_PROVIDED MATERIAL:_
::::
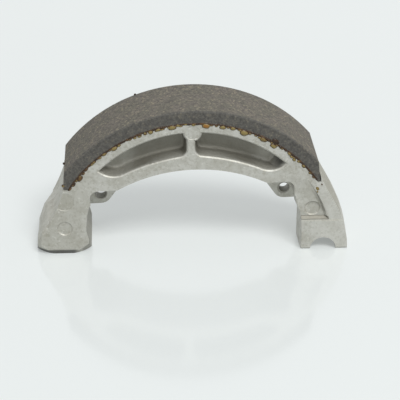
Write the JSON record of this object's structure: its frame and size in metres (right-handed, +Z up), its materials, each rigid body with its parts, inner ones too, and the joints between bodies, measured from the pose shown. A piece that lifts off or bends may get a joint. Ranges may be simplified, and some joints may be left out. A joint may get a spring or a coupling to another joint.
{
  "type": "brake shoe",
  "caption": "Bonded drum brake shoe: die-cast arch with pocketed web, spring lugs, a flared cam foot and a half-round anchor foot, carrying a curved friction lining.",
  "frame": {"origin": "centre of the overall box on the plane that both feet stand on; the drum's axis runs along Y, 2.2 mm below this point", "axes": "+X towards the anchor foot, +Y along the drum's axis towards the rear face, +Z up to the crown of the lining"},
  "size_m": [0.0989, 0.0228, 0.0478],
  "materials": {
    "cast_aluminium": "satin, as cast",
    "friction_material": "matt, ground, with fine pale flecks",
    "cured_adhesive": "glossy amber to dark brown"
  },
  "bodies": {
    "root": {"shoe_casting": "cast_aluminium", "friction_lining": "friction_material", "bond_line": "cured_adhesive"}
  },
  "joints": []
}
::::
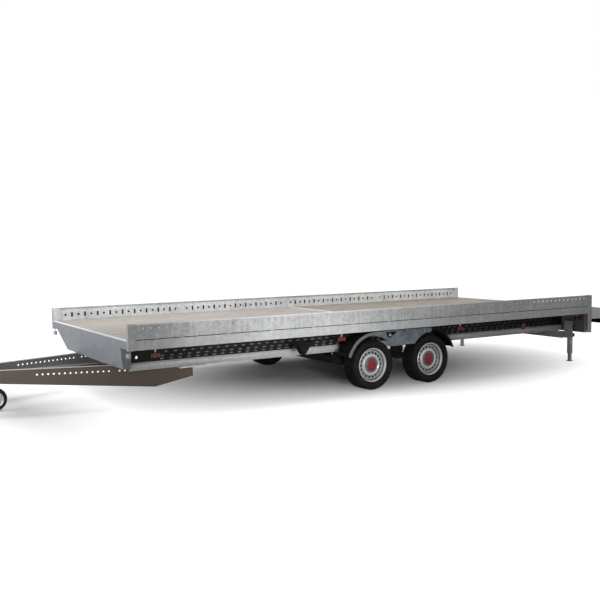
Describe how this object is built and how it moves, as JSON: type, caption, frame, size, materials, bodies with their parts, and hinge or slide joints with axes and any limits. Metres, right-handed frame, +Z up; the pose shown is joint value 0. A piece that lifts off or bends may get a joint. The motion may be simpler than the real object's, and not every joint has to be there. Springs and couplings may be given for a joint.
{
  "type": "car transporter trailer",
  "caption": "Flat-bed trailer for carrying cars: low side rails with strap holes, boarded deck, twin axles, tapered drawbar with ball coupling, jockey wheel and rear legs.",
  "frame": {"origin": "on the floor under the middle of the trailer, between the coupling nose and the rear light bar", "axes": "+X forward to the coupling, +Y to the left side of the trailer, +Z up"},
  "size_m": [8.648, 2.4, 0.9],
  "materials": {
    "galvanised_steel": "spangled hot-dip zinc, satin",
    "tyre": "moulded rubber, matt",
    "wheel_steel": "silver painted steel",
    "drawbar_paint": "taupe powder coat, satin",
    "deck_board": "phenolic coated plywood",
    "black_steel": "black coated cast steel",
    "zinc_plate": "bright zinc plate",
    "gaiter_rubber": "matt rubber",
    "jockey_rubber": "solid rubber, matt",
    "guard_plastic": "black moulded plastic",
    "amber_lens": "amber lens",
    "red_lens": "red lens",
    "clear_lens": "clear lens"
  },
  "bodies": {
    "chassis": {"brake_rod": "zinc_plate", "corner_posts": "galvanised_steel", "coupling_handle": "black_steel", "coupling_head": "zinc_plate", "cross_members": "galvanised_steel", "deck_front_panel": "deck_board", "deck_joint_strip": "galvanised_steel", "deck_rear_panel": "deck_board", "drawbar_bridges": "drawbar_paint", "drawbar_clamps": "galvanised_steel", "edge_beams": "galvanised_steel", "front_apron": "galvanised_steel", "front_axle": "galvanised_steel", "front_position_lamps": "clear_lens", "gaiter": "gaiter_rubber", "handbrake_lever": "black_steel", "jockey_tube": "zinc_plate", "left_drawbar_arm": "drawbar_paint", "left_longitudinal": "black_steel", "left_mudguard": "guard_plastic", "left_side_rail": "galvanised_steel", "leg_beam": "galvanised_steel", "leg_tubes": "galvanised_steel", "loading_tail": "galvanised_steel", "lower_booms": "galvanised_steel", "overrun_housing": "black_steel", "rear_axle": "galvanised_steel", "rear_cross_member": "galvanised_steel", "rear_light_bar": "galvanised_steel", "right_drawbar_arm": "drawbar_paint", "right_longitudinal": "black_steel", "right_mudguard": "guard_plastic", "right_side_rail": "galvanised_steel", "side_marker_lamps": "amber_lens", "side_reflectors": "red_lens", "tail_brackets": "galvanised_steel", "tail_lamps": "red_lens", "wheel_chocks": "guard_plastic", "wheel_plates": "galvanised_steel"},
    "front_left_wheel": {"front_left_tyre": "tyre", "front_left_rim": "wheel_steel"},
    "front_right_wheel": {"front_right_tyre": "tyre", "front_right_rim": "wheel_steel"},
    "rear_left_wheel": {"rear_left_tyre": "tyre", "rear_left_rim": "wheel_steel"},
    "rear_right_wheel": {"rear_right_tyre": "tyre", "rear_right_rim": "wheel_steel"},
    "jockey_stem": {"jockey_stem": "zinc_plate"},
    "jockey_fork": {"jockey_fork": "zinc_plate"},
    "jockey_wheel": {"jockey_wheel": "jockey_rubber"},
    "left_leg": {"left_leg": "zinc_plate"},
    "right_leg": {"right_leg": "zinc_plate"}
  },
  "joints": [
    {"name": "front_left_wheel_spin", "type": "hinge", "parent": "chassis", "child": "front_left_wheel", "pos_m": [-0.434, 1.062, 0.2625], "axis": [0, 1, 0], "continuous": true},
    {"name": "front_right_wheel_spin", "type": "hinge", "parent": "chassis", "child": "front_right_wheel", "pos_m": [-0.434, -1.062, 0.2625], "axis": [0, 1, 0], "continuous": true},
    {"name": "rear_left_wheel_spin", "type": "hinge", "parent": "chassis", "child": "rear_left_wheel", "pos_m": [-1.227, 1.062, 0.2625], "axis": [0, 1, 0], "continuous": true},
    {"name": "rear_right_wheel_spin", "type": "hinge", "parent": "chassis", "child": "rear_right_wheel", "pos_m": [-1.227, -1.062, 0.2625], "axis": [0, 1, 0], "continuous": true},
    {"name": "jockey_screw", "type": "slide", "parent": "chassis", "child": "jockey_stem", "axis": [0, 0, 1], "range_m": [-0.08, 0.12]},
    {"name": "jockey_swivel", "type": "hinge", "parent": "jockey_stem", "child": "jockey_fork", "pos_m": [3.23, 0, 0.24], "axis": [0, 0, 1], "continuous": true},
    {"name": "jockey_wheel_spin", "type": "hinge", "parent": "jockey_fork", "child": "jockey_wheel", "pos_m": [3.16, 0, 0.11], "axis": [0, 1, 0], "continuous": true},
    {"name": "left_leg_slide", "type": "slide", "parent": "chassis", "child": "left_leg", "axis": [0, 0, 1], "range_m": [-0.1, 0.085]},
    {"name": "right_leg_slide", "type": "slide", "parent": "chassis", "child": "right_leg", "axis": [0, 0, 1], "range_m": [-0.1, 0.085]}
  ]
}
::::
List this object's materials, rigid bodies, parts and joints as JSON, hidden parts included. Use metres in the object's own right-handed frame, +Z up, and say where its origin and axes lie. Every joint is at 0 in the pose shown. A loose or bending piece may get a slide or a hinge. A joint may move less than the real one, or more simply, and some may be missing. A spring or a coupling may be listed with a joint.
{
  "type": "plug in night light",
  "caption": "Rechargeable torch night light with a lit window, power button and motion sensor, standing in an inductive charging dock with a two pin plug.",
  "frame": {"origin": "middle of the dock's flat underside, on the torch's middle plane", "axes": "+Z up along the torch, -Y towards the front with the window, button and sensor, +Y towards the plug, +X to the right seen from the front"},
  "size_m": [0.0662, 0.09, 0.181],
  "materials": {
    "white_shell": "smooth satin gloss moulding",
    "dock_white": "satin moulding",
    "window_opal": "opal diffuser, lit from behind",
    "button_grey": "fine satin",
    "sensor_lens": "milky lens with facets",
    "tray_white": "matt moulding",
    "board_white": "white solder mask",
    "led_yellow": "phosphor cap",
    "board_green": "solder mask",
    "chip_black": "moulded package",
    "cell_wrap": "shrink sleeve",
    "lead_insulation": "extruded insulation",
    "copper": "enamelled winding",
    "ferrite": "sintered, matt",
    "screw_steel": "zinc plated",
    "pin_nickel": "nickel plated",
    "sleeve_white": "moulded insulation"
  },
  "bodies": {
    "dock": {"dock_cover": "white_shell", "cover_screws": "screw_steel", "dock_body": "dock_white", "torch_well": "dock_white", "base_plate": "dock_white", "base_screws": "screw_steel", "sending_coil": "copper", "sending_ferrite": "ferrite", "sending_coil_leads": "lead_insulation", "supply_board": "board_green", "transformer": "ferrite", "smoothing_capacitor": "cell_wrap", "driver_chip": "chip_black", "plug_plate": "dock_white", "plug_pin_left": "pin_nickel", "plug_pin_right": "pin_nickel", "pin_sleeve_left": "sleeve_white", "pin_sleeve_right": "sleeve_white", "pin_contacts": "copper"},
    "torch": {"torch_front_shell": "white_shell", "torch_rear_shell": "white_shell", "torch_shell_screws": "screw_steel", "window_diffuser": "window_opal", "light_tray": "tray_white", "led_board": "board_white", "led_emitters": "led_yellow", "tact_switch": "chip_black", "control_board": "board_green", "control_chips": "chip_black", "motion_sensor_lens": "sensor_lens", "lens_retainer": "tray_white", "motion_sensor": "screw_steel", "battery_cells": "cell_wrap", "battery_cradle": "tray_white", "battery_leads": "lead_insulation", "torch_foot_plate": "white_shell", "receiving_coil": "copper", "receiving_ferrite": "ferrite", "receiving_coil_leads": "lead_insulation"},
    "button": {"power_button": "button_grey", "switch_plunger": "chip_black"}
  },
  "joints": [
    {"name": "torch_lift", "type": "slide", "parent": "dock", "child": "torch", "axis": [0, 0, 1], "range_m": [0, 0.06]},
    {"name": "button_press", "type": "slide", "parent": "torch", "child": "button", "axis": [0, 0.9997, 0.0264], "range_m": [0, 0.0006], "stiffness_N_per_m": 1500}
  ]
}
::::
Filter the data for the string "joints" and copy every line that has it.

Write the JSON record of this object's structure: its frame and size in metres (right-handed, +Z up), its materials, each rigid body with its parts, inner ones too, and the joints between bodies, measured from the pose shown. A piece that lifts off or bends may get a joint. Ranges may be simplified, and some joints may be left out. A joint may get a spring or a coupling to another joint.
  "joints": []
Describe how this object is built and how it moves, as JSON: type, caption, frame, size, materials, bodies with their parts, and hinge or slide joints with axes and any limits. Metres, right-handed frame, +Z up; the pose shown is joint value 0. A piece that lifts off or bends may get a joint. The motion may be simpler than the real object's, and not every joint has to be there. Springs and couplings may be given for a joint.
  "joints": [
List this object's materials, rigid bodies, parts and joints as JSON, hidden parts included. Use metres in the object's own right-handed frame, +Z up, and say where its origin and axes lie. Every joint is at 0 in the pose shown. A loose or bending piece may get a slide or a hinge. A joint may move less than the real one, or more simply, and some may be missing. A spring or a coupling may be listed with a joint.
  "joints": [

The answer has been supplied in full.